Highlander/ Jeffrey Chang
Highlander/ Jeffrey Chang

There are very few places that get as dark and empty as downtown Riverside on a Tuesday night at 8 p.m. When I arrived at the Culver Center to watch “Sea Seed,” a staged reading composed by the Sons of Semele Ensemble, a small trickle of visitors to the evening’s play occasionally went from the darkness outside to the white brightness of the Culver Center.

The third reading in a series, this was the final reading of the play — which has been edited after each audience reading to make it more relatable “based on audience feedback, the company fine-tuned and polished the text.” This reading was the culmination of a two-year creative process on behalf of Dr. Erith Jaffe-Berg and the Sons of Semele Ensemble. Jaffe-Berg, who is the head of Theatre, Film and Digital Production at UCR, was inspired by the themes set forth by fellow faculty member Dr. Susan Ossman, in her book “Moving Matters: Paths of Serial Migration.”  All the characters as well as symbols and ideas from the play embody what it is like to be a serial migrant (a term coined by Ossman to define a person who “travels between three or more countries, living in different languages and experiencing repeated patterns of movement and migration”).

When the lights faded and the cast stood in a line and started to remark on the strange things people bring to the airport: a change of underwear in the carry-on, an emergency skirt, I started immediately to connect those things with my own experiences of traveling. However I feel as if someone who has little experience with international travel may lack a certain connection with the play. It is majorly concerned with a sort of cosmopolitan migratory experience which most university students see little of.

It was a staged reading of the play, which means that the cast carried their scripts around and had a strange lack of props, which was only obvious to me at two points: when the cast members used a Kleenex box to symbolize a piece of art, and when they were allegedly proposing a toast with invisible glasses. Most of the time, the use of folding plastic chairs was not much of a distraction, as sooner or later I found myself more immersed in what the characters were saying and doing than the esoteric props.
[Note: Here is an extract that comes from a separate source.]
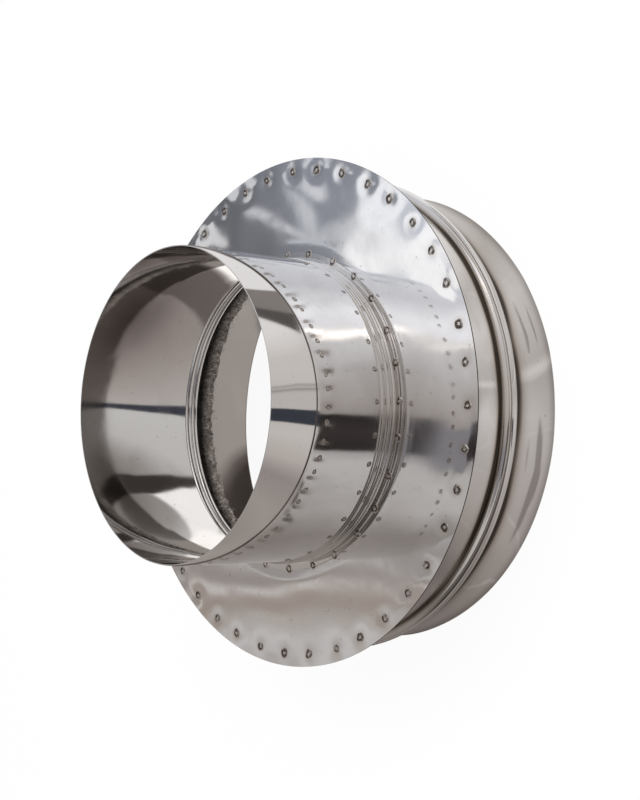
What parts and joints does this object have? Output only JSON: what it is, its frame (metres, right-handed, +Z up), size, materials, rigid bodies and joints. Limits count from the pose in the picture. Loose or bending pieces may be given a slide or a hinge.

The majority of the hour-and-45-minute play dealt with the dynamic of a family diverse in its traveling experiences. There was a humorous bickering married couple, Colette and Fred (Jaffe-Berg and Matt McCray), who experience emotional and relational turmoil resultant of their wanting to or lack of wanting to travel. A Ugandan-born South African AIDS relief worker, Maddie (Hilletje Bashew), who is about to be married, a sister, Nina (Melina Bielefelt), who makes social experiments into parlor games, a elderly stepfather, Ed (Don Boughton), who disperses well thought-out, profound wisdom about following your heart by seeing the world and the Brazilian sister-in-law, Esperanza (Paula Rebelo), who provides insightful commentary about what it’s like to find yourself at home in a country you were not born in. The majority of the play revolves around the wedding of Maddie to a sister of the family, Anne. I enjoyed the fact that it presented a same-sex relationship without making it a big deal and I was happy that the play had a bittersweet ending that seemed realistic.

The emotions of the play were wide-ranging — exploring different aspects of travel and living in a new place through each of the characters. Even Fred, born and raised in Buffalo, New York has to deal with a long-distance and somewhat ambitiously traveling wife, and their imitation of what it is like to Skype across timezones and international borders carried insight into what it’s like to be in a relationship and  to travel for lengthy periods of time. Many of the interactions in the play were as such, exploring not only what it is like to migrate or travel, but also what it is like to be a sister, wife, husband or father. I was worried that the cast of characters; a family of wealthy socialites, travel being facilitated by a wealthy, art-collecting matriarch, would leave me without a entry into the world of the play. However, the family dynamics that were shown made the characters believable and the story immersive. The play did a marvelous job of examining the wanderlust exemplified by people who wish to travel, see the world and have unique experiences.
There is hope that this staged reading will be produced as a full production in the future.